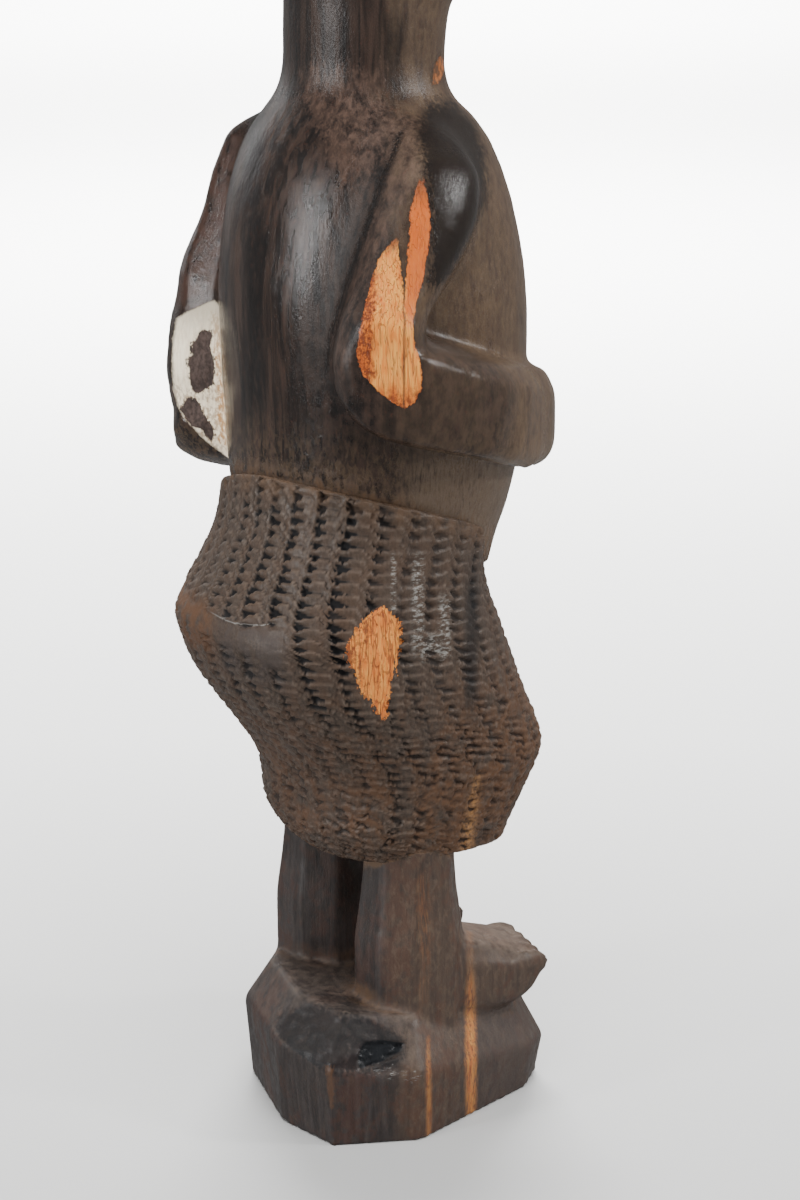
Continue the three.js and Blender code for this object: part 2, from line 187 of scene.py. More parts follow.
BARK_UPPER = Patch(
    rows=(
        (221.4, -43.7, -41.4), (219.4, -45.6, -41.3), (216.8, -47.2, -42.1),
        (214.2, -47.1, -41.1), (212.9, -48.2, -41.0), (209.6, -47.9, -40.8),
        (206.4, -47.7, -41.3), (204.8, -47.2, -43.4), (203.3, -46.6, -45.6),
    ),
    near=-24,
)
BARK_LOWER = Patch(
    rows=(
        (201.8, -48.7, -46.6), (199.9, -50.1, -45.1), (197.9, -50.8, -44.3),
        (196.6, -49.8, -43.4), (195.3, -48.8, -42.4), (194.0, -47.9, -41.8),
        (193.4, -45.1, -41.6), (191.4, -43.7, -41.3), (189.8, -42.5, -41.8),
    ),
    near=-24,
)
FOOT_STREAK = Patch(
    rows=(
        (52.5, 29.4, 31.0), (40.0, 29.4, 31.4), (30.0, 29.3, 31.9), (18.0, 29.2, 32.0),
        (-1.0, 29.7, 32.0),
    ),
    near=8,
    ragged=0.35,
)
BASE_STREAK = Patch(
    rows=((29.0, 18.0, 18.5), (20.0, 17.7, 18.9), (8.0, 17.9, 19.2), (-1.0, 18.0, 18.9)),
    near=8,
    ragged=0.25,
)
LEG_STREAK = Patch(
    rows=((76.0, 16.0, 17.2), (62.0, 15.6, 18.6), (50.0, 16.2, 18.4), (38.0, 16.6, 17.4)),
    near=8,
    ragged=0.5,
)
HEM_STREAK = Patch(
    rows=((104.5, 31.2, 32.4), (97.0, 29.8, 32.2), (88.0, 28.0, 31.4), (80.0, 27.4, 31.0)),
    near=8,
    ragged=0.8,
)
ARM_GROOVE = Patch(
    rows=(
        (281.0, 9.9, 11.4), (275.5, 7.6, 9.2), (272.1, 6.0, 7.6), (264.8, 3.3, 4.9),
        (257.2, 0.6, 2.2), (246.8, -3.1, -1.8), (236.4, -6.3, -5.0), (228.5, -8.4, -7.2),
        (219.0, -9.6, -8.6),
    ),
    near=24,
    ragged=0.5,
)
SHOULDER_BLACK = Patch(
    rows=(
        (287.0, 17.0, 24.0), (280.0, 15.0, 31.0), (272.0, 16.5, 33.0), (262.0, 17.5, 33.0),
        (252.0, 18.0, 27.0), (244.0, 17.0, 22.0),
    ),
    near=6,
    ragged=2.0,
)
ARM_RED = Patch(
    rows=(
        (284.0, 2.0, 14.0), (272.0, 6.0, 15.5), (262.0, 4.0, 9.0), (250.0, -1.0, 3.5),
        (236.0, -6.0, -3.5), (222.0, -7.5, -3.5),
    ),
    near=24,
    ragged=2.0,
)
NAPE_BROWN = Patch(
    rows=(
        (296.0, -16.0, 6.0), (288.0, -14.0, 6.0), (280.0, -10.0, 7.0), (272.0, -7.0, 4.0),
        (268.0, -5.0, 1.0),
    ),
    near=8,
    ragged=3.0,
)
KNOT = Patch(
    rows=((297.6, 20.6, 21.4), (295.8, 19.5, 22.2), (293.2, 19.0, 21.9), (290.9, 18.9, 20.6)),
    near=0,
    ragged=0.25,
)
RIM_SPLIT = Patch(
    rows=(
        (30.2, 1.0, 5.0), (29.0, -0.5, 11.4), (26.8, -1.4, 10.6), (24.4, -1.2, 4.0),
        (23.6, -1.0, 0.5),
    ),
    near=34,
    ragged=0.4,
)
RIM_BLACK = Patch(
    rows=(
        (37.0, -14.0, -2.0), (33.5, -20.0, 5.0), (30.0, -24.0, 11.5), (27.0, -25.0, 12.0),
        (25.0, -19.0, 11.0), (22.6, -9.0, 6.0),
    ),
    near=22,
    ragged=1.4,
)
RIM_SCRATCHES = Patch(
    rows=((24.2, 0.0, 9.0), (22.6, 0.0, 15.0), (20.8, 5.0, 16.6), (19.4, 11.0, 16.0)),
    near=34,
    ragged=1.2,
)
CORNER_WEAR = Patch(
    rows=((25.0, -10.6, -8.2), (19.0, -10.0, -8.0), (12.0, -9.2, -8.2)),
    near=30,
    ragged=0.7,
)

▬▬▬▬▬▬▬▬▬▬

§ **STATED PROBLEM**: Restate every line of the data word for word.

§ **RESPONSE BELOW**:
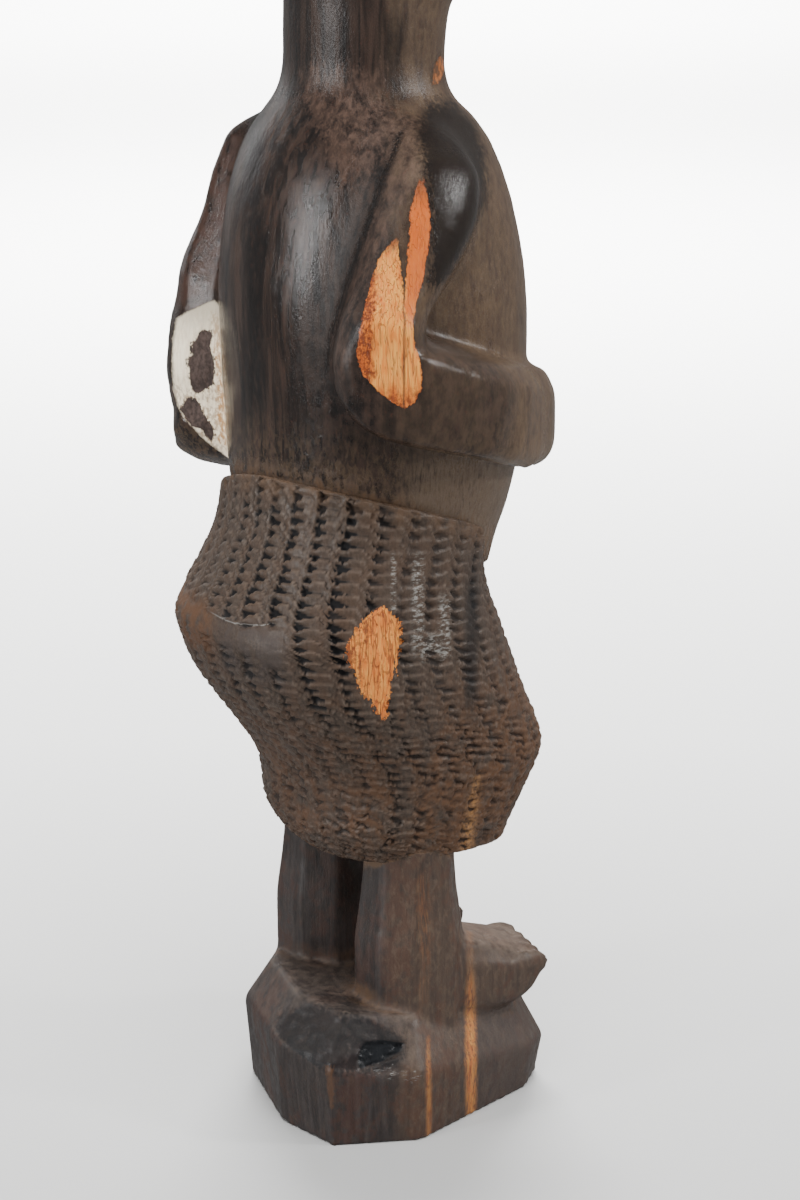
Continue the three.js and Blender code for this object: part 2, from line 187 of scene.py. More parts follow.
BARK_UPPER = Patch(
    rows=(
        (221.4, -43.7, -41.4), (219.4, -45.6, -41.3), (216.8, -47.2, -42.1),
        (214.2, -47.1, -41.1), (212.9, -48.2, -41.0), (209.6, -47.9, -40.8),
        (206.4, -47.7, -41.3), (204.8, -47.2, -43.4), (203.3, -46.6, -45.6),
    ),
    near=-24,
)
BARK_LOWER = Patch(
    rows=(
        (201.8, -48.7, -46.6), (199.9, -50.1, -45.1), (197.9, -50.8, -44.3),
        (196.6, -49.8, -43.4), (195.3, -48.8, -42.4), (194.0, -47.9, -41.8),
        (193.4, -45.1, -41.6), (191.4, -43.7, -41.3), (189.8, -42.5, -41.8),
    ),
    near=-24,
)
FOOT_STREAK = Patch(
    rows=(
        (52.5, 29.4, 31.0), (40.0, 29.4, 31.4), (30.0, 29.3, 31.9), (18.0, 29.2, 32.0),
        (-1.0, 29.7, 32.0),
    ),
    near=8,
    ragged=0.35,
)
BASE_STREAK = Patch(
    rows=((29.0, 18.0, 18.5), (20.0, 17.7, 18.9), (8.0, 17.9, 19.2), (-1.0, 18.0, 18.9)),
    near=8,
    ragged=0.25,
)
LEG_STREAK = Patch(
    rows=((76.0, 16.0, 17.2), (62.0, 15.6, 18.6), (50.0, 16.2, 18.4), (38.0, 16.6, 17.4)),
    near=8,
    ragged=0.5,
)
HEM_STREAK = Patch(
    rows=((104.5, 31.2, 32.4), (97.0, 29.8, 32.2), (88.0, 28.0, 31.4), (80.0, 27.4, 31.0)),
    near=8,
    ragged=0.8,
)
ARM_GROOVE = Patch(
    rows=(
        (281.0, 9.9, 11.4), (275.5, 7.6, 9.2), (272.1, 6.0, 7.6), (264.8, 3.3, 4.9),
        (257.2, 0.6, 2.2), (246.8, -3.1, -1.8), (236.4, -6.3, -5.0), (228.5, -8.4, -7.2),
        (219.0, -9.6, -8.6),
    ),
    near=24,
    ragged=0.5,
)
SHOULDER_BLACK = Patch(
    rows=(
        (287.0, 17.0, 24.0), (280.0, 15.0, 31.0), (272.0, 16.5, 33.0), (262.0, 17.5, 33.0),
        (252.0, 18.0, 27.0), (244.0, 17.0, 22.0),
    ),
    near=6,
    ragged=2.0,
)
ARM_RED = Patch(
    rows=(
        (284.0, 2.0, 14.0), (272.0, 6.0, 15.5), (262.0, 4.0, 9.0), (250.0, -1.0, 3.5),
        (236.0, -6.0, -3.5), (222.0, -7.5, -3.5),
    ),
    near=24,
    ragged=2.0,
)
NAPE_BROWN = Patch(
    rows=(
        (296.0, -16.0, 6.0), (288.0, -14.0, 6.0), (280.0, -10.0, 7.0), (272.0, -7.0, 4.0),
        (268.0, -5.0, 1.0),
    ),
    near=8,
    ragged=3.0,
)
KNOT = Patch(
    rows=((297.6, 20.6, 21.4), (295.8, 19.5, 22.2), (293.2, 19.0, 21.9), (290.9, 18.9, 20.6)),
    near=0,
    ragged=0.25,
)
RIM_SPLIT = Patch(
    rows=(
        (30.2, 1.0, 5.0), (29.0, -0.5, 11.4), (26.8, -1.4, 10.6), (24.4, -1.2, 4.0),
        (23.6, -1.0, 0.5),
    ),
    near=34,
    ragged=0.4,
)
RIM_BLACK = Patch(
    rows=(
        (37.0, -14.0, -2.0), (33.5, -20.0, 5.0), (30.0, -24.0, 11.5), (27.0, -25.0, 12.0),
        (25.0, -19.0, 11.0), (22.6, -9.0, 6.0),
    ),
    near=22,
    ragged=1.4,
)
RIM_SCRATCHES = Patch(
    rows=((24.2, 0.0, 9.0), (22.6, 0.0, 15.0), (20.8, 5.0, 16.6), (19.4, 11.0, 16.0)),
    near=34,
    ragged=1.2,
)
CORNER_WEAR = Patch(
    rows=((25.0, -10.6, -8.2), (19.0, -10.0, -8.0), (12.0, -9.2, -8.2)),
    near=30,
    ragged=0.7,
)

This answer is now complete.